The University action prompted the formation of the Native American NAGPRA Coalition, which consists of eight tribes representing coalitions of almost 40 more. On August 6, the Coalition wrote to Chancellor Robert Birgeneau requesting that he stop the reorganization, reopen the review process to include Native Americans and meet with the Coalition to discuss the future of NAGPRA at Berkeley. The Chancellor ignored the letter, just as all UC administrators have ignored all Native Americans throughout the entire decision process.

Throughout American history the U.S. Government has extended the right to control ancestral remains to almost every group except Native Americans. For hundreds of years, scientists and collectors have pillaged Native American graveyards and shipped their human remains to Museums for study. NAGPRA was intended to redress this injustice, but tribes often complain that it is difficult to enforce and allocates too much power to the Museums and scientists who control the collections. Tribal leaders maintain that UC Berkeley has abused the law by classifying over 80 percent of the collection as “culturally unidentifiable,” and therefore, unavailable for repatriation. The NAGPRA unit was a cohesive group of professionals who helped tribes challenge this classification. Without the unit, tribes will have a far harder time making successful repatriation claims.
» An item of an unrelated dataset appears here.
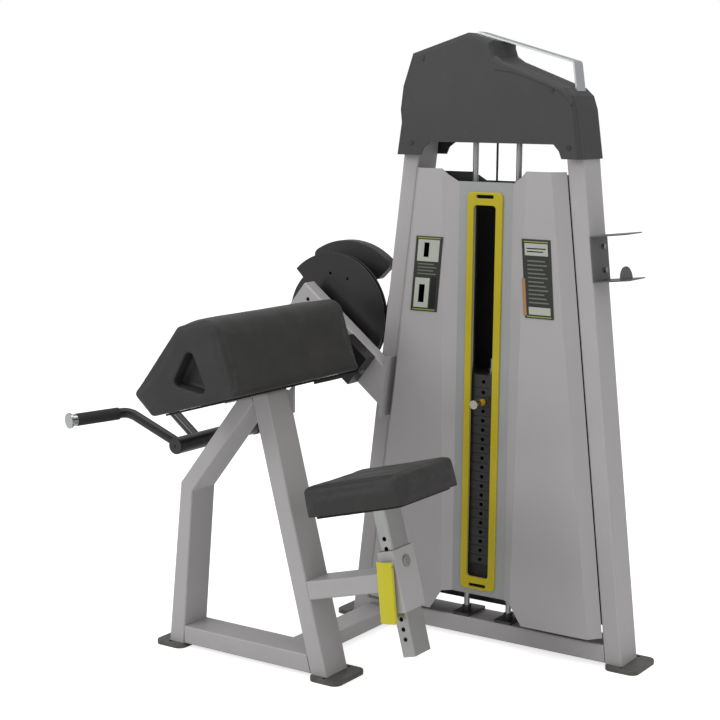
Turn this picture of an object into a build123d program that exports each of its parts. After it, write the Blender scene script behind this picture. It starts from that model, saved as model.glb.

“It’s really a case of the fox guarding the henhouse,” said Corbin Collins, a NANC representative. “The Museum decides which remains are culturally identifiable and routinely rejects tribal evidence to the contrary. Now, by disbanding the autonomous unit and eliminating its fair and impartial consultation and research services, the University has decimated tribes’ ability to marshal any sort of evidence at all.”